Alternative, try to keep your Android application "dumb", as in keep all the secretive business logic on a backend server, and just have you app display data using some form of exposed service.
No matter what you do, maybe at least you can make it very hard to decompile, but: If something gets executed/calculated in a program, the information about the algorithm has to be there, and there will always be a possibility to find out how to get that (enough skill and motivation on you opponents side assumed). Always.
You want a creative approach, here's one.
What is the main program on phones that haven't been decompiled today? Radio firmwares. Why? It doesn't run on the ARM chipset of the phone but instead on a separate Qualcomm Hexagon that is more and more present in smartphones.

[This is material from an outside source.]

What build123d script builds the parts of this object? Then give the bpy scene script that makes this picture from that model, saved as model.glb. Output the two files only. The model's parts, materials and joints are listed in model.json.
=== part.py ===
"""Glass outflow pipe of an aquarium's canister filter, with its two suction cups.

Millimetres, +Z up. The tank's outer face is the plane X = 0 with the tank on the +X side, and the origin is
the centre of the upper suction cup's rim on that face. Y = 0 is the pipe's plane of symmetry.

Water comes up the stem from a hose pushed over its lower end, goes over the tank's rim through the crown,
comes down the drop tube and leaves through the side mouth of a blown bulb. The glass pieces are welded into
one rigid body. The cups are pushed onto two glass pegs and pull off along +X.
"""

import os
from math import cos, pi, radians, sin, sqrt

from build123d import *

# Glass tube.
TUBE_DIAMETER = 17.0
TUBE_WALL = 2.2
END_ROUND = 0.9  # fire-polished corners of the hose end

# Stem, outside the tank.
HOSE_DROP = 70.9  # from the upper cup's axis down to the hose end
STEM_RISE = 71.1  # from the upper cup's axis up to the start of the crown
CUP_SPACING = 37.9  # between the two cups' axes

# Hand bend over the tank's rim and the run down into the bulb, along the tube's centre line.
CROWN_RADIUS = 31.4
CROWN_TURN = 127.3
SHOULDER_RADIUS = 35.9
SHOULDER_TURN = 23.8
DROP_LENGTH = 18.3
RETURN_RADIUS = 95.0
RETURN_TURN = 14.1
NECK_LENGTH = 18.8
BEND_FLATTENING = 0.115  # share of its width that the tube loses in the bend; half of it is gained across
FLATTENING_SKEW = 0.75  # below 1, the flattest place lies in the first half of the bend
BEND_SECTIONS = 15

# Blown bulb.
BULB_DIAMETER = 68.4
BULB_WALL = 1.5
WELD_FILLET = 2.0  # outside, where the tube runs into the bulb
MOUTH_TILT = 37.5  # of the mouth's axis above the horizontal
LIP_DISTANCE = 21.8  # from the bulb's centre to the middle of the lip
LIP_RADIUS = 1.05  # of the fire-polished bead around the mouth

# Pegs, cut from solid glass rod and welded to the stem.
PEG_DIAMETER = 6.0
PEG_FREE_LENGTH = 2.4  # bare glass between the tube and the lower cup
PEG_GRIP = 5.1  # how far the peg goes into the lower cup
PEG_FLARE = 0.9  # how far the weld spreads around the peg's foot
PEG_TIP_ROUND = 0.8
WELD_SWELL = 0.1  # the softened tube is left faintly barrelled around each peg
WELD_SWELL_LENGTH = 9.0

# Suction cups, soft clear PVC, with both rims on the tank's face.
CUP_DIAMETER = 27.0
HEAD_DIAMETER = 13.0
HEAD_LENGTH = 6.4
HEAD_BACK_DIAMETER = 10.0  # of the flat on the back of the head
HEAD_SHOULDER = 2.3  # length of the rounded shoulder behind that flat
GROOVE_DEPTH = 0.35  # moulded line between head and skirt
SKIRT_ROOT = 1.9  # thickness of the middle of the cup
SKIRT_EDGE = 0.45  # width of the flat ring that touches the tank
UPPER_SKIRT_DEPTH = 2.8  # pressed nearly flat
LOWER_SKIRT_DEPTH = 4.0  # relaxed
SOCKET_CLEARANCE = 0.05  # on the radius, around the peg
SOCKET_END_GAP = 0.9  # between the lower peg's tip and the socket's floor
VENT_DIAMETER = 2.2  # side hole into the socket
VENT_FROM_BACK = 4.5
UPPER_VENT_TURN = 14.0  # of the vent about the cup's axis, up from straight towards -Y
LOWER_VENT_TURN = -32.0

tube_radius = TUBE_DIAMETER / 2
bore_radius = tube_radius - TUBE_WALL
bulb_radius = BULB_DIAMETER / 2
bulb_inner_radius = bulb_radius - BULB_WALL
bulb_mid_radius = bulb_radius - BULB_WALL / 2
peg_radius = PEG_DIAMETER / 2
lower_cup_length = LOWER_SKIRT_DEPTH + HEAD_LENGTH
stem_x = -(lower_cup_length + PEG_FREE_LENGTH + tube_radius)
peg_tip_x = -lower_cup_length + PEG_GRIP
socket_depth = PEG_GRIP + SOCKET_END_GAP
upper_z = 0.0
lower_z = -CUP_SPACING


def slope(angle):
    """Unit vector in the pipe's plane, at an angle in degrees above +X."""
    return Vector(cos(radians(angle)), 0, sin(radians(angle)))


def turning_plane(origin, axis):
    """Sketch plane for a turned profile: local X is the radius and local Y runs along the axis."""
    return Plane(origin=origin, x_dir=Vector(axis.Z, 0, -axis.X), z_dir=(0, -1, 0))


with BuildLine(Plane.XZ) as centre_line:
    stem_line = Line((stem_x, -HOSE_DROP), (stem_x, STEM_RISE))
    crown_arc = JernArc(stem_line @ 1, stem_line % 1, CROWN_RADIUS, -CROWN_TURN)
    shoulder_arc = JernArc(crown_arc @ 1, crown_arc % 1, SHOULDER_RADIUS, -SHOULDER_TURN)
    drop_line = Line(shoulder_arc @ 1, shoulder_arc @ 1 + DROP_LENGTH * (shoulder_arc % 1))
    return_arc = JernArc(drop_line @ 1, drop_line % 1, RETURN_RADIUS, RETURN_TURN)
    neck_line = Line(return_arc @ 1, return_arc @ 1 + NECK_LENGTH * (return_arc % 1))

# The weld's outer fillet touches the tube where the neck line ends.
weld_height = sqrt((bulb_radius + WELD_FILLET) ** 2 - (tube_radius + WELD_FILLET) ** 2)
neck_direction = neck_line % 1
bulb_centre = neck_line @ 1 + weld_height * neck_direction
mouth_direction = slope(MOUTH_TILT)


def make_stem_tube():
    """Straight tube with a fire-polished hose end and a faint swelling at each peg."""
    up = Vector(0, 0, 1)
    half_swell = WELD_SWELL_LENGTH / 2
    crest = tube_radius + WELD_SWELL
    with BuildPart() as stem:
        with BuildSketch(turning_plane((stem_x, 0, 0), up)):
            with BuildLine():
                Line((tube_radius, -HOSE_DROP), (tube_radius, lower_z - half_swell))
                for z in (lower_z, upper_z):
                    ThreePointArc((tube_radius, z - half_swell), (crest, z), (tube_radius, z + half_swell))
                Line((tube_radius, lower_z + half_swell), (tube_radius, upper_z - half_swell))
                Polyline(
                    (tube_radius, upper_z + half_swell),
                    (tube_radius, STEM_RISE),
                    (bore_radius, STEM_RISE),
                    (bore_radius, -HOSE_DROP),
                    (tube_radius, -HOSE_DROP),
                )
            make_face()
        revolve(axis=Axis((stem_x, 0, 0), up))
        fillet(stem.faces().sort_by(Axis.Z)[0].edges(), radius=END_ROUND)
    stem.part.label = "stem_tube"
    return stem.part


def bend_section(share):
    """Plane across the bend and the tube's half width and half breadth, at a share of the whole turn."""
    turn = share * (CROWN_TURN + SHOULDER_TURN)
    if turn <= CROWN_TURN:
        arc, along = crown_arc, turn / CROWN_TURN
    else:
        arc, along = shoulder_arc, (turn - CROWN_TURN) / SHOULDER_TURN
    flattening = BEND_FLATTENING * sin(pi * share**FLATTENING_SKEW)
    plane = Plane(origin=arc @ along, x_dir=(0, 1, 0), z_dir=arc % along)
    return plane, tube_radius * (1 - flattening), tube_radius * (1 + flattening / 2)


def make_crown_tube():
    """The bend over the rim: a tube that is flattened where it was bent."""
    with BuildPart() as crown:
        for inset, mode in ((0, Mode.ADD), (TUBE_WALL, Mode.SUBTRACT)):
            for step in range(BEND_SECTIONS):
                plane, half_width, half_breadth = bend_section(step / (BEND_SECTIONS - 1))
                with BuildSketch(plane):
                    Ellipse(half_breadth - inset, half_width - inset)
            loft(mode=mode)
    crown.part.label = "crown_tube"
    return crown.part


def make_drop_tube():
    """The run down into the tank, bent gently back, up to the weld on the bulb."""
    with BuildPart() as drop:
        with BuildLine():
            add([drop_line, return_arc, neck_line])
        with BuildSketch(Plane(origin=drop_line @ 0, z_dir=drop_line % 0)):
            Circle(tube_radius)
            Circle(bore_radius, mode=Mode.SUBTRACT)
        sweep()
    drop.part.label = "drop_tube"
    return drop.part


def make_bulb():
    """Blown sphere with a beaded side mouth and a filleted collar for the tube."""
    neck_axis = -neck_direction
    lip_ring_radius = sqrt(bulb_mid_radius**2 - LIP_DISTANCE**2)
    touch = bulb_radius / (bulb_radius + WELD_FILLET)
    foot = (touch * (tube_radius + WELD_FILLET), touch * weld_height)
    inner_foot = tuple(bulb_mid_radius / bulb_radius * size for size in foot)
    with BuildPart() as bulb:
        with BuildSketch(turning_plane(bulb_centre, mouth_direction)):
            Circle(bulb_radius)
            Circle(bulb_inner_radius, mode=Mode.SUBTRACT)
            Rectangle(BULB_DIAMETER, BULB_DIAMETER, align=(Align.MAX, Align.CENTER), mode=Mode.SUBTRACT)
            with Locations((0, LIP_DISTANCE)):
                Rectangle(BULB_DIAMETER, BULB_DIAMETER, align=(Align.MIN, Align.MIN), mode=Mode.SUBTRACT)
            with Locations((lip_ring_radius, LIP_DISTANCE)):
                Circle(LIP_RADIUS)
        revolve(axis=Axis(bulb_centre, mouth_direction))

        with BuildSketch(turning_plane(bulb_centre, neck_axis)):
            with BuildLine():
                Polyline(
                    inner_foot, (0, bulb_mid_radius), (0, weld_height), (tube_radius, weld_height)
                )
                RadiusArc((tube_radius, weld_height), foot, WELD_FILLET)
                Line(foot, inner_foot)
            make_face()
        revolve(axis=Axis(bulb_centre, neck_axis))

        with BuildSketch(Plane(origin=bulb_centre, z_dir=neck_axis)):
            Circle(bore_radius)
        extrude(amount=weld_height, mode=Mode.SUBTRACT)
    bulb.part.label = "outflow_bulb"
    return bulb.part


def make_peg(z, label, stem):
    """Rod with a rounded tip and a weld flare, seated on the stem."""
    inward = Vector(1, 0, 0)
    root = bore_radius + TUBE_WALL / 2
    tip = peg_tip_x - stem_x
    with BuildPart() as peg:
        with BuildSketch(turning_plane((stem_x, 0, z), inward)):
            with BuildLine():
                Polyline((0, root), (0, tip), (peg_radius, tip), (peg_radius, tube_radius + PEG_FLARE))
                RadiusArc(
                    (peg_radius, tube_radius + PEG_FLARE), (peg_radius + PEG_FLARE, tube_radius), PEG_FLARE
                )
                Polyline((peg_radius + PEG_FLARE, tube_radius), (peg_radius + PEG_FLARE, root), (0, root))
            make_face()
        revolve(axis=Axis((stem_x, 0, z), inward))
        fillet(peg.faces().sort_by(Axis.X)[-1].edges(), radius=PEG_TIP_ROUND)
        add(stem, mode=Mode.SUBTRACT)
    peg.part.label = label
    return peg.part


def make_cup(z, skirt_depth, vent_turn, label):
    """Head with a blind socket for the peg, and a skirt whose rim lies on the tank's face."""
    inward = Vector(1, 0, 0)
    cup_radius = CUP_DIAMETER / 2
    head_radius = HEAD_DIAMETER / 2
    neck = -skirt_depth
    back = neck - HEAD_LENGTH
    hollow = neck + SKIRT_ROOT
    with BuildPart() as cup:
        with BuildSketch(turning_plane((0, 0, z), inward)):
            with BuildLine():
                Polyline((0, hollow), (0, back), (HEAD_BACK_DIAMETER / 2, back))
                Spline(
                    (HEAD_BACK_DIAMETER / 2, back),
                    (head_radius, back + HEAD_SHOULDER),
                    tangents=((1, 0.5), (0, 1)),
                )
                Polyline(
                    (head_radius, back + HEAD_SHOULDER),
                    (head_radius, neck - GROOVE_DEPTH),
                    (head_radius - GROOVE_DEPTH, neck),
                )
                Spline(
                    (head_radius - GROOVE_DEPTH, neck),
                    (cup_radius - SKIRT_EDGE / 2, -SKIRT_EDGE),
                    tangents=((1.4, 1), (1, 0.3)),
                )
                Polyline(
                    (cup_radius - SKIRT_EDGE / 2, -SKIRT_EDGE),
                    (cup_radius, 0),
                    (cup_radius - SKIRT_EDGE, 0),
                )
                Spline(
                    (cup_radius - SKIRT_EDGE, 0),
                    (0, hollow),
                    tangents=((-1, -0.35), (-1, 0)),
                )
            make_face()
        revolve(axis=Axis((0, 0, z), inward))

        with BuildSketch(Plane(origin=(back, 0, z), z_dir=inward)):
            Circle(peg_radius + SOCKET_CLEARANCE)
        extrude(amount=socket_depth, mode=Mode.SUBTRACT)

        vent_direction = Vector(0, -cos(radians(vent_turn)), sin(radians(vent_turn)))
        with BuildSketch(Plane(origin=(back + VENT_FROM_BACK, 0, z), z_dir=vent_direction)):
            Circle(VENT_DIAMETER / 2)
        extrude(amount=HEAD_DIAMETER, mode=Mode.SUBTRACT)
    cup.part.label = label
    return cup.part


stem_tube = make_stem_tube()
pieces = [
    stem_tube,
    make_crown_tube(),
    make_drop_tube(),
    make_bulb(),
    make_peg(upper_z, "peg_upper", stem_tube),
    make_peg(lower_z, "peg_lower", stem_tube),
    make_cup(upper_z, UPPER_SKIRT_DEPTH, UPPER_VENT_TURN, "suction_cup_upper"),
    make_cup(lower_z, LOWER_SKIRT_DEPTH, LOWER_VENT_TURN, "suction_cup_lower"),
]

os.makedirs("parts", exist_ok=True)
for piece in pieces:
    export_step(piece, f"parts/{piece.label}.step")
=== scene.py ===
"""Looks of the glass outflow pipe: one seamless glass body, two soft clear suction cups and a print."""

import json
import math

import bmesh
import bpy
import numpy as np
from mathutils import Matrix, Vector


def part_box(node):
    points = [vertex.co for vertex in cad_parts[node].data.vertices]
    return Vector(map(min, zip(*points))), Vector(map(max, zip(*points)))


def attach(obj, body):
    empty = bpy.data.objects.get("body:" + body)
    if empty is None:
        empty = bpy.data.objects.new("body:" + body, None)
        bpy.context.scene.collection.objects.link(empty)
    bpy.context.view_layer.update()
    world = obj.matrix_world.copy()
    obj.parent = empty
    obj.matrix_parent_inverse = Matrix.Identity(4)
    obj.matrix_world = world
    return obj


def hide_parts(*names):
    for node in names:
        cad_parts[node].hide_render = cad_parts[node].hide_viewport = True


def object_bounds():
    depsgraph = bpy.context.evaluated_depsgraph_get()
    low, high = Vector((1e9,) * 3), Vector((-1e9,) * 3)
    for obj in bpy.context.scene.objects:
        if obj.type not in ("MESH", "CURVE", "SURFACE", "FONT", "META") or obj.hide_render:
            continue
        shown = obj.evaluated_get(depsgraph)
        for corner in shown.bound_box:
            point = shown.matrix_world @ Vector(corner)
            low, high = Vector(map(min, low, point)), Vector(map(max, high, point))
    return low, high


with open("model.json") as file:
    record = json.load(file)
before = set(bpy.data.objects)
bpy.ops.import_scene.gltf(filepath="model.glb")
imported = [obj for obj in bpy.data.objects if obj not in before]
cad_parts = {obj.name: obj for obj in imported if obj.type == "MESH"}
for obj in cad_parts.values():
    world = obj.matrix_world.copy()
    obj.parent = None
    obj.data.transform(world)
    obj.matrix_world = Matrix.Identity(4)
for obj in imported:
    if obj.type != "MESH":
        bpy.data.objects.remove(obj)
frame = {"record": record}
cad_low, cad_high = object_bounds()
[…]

It's not x86, it's not ARM, it uses a Qualcomm proprietary architecture and instructions.
Java decompilation is easy.
ARM decompilation is more difficult (Hex-Rays Decompiler licences start at 1129 USD... and the mix between thumb code and standard ARM code in binaries is a pain) => you could try compiling with the Android NDK.
There is currently no Hexagon decompilers! And QDSP specifications are not publicly available, even pirated versions.

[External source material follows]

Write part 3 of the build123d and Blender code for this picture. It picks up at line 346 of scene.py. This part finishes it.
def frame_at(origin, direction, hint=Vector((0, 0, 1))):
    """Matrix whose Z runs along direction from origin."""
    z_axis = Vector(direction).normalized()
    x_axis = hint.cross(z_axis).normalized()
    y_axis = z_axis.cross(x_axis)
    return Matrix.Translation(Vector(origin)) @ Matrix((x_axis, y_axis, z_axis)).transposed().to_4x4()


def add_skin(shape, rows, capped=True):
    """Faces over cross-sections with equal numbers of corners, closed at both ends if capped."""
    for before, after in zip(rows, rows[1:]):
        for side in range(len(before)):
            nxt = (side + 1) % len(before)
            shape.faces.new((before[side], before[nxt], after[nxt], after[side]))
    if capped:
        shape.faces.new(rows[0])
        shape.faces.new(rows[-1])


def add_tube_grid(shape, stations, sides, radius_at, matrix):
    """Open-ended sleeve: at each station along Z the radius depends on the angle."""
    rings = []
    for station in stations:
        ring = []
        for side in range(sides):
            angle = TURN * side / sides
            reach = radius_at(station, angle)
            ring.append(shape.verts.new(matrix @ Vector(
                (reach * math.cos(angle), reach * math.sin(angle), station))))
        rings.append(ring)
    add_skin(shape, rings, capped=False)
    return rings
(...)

Question is, can an independant software vendor use the Hexagon firmware included in the mass-market phones? It seems to be the direction Qualcomm takes. Check out their website and the SnapDragon products.

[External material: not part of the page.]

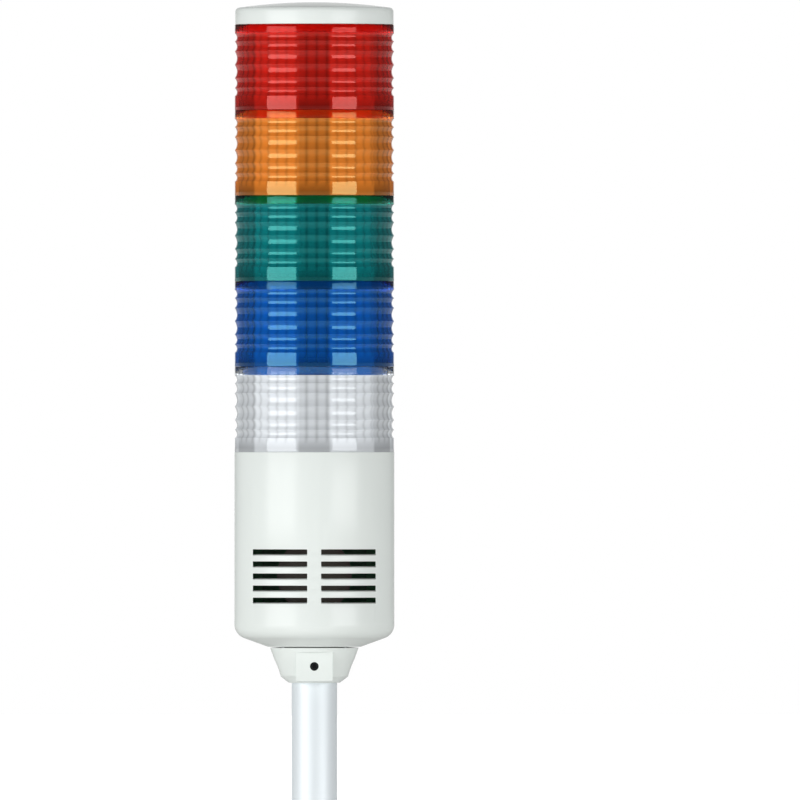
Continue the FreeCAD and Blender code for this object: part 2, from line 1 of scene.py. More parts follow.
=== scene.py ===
# %% [markdown]
# # A five-tier signal light on its folding foot
# A signal light stands on a machine and tells from across a hall whether it runs. This one has five ringed
# plastic tiers over a pale sounder body, an aluminium pole, and a black foot whose hinge a red button releases.
# The measured solids are loaded first. Everything that follows is built in their frame: metres, Z up, the front
# towards -Y, and the origin under the foot.

import math

import bmesh
import bpy
from mathutils import Matrix, Vector


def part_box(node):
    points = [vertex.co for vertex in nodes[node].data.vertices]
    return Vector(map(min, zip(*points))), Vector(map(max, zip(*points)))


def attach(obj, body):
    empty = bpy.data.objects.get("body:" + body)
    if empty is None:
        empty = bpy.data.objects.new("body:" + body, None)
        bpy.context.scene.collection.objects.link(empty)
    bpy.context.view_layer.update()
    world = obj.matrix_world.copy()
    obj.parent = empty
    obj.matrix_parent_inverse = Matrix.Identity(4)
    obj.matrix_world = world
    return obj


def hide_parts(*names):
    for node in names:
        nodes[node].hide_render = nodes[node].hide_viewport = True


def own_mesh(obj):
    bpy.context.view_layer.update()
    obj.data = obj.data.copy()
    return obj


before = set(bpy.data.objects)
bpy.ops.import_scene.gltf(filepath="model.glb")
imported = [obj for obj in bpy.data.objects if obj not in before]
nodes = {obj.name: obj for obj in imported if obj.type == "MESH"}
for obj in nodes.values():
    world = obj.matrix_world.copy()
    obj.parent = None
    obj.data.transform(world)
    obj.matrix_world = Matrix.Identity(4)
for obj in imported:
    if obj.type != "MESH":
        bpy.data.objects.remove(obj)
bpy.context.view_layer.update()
scene = bpy.context.scene
mm = 0.001
tiers = ("clear", "blue", "green", "amber", "red")

# %% [markdown]
# ## The camera
# The light was photographed level and from far away: its rings stay straight lines from top to bottom. A very
# long lens at twelve metres does the same. The tower stands left of the picture's middle, so the camera stands
# to the right of it and looks straight ahead, which needs no lens shift.

# %% Camera
view_centre_height = 414.0 * mm
tower_left_of_centre = 32.1 * mm
camera_distance = 12.0
picture_width = 300.0 * mm
camera_data = bpy.data.cameras.new("camera")
camera_data.sensor_width = 36.0
camera_data.lens = camera_data.sensor_width * camera_distance / picture_width
camera = bpy.data.objects.new("camera", camera_data)
camera.location = (tower_left_of_centre, -camera_distance, view_centre_height)
camera.rotation_euler = (math.radians(90), 0, 0)
scene.collection.objects.link(camera)
scene.camera = camera
print("lens in mm:", round(camera_data.lens))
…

NB: I'm not pro-Qualcomm nor pro-closed-source. But this thread appeals to this kind of solution.
You can't 100% secure you android code from reverse engineering. If you want to secure some key then you can take help from integrating server that give you encrypted key while calling web service and use that key into your code.
I have my algorithm on a server and I invoke that service from my smartphone app. A perpetrator can reverse engineer my smartphone app to see my protocol with my server. I can protect my algorithm but I can not protect against unauthorized use of my service. I have to accept this reality without a solution. I have to be content that as long as I am making money with my own service, then I have to live with the potential of others siphoning my service.